Reynold died on June 14 of that year, the nation’s Flag Day.
Feats publicized in 1992 book
The feats of Captain Erichson’s command were best publicized in a book written by Alwyn Featherston and published in 1992. It is titled “Saving the Breakout, the 30th Division’s Historic Stand at Mortain, August 7-12, 1944.”
Featherston wrote that when Hitler’s blitzkrieg crashed into Poland in September 1939, the entire U.S. Army, including its then-Army Air Corps, consisted of three skeleton divisions comprising 188,000 men.

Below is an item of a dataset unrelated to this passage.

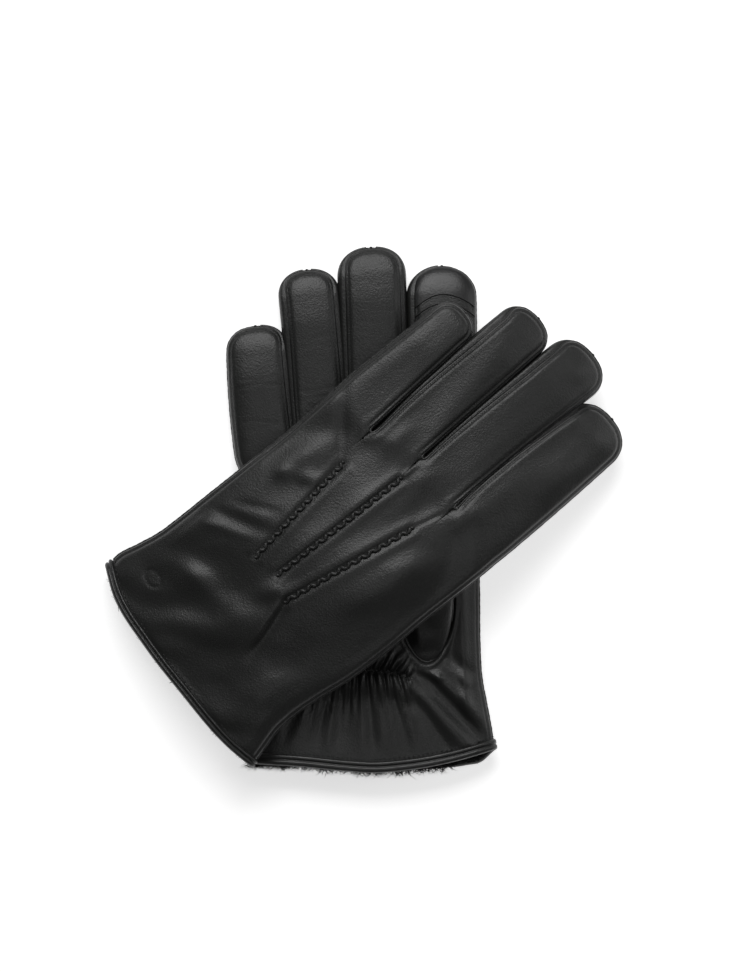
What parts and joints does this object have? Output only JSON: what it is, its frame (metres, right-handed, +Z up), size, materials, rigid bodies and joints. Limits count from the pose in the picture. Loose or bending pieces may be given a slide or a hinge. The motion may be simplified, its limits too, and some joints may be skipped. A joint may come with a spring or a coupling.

Poland had 52 army divisions totaling 2.5 million men, yet its defenses lasted less than a month.
In his book, Featherston told that Reynold Erichson, who would play a major role at Mortain, was working on his family farm near Miles when Hitler first unleashed his Panzer divisions.
The former high school basketball star, was a tall, blond young man of 20, “more interested in the girl next door than in the news from Europe.”
Featherston went on to relate what several other young men were doing at the time of the 1939 blitzkrieg, who would, with Erichson, emerge as the decorated heroes of the battle of Mortain and its Hill 317.
To be more exact, Elizabeth Pedersen, who became Mrs. Reynold Erichson, wasn’t technically “the girl next door.” She was the girl living with her parents on the farm located to the north, across the road from the homestead that had been in the Erichson family for several generations. She and Reynold were members of the Miles High School class of 1937. They rode the school bus together.
Volunteers after Pearl Harbor
Reynold volunteered for Army duty a month after the Dec. 7, 1941, Pearl Harbor raid. He was soon selected for an Officer Candidate School at Fort Benning, Georgia. After several training camp stints, he was assigned to the 120th Infantry Regiment, which became a part of the reorganized 30th Division.
Next came Army maneuvers in Tennessee, where his units were credited with “knocking out enemy battalions.” It was a part of two years of intensive training and equipping, preparing them for what they eventually would face.
In February 1944, the 30th Divison embarked on a convoy for England. Its units included several regiments of infantry, a tank battalion, a tank destroyer battalion, an anti-aircraft battalion, four battalions of field artillery, a signal company, a medical company and the headquarters organization.
The ships bearing Erichson’s 120th Infantry Regiment sailed up the Clyde River to Glasgow, Scotland, past the big shipyards that had built Britain’s ocean liners and were now busy, despite bombings, in the building of more of its ships designed for combat or for hauling cargo or troops.
Other units landed at Liverpool and Bristol further south. By April the Division was assembled together in a training area north of the London suburbs, at Chesham.
Adjusting to wartime Britain
The official history of the 30th Division comments that the men “adjusted themselves to the wartime weakness of British beer... and the endless pitfalls of trying to keep warm in the wintertime without central heating.”
They sense they were closer to the war, as they were in a land being bombed. They restored their fine edge of endurance by marching and marching.
Artillery practice firing was hampered by the limited range.
As the calendar moved closer to June, Erichson and his regiment could see more and more rows of tanks, trucks and mountains of tarpaulin-covered supplies being accumulated for the invasion.
But when D-Day arrived on June 6, the 30th Division was still held in reserve in Southampton.
The main body came ashore at Omaha Beach, on the night of June 13-14, led by Erichson’s 120th Infantry. The only casualties in the crossing or landing came when an LST (landing ship, tank) carrying some of the guns and personnel of the division’s artillery battalion struck a mine that had been laid the previous night by German E-boats.
The ship survived, but 30 men were lost and several of the artillery pieces were damaged.
Once ashore and past the shallow beachhead, the 30th found itself immediately involved in heavy fighting.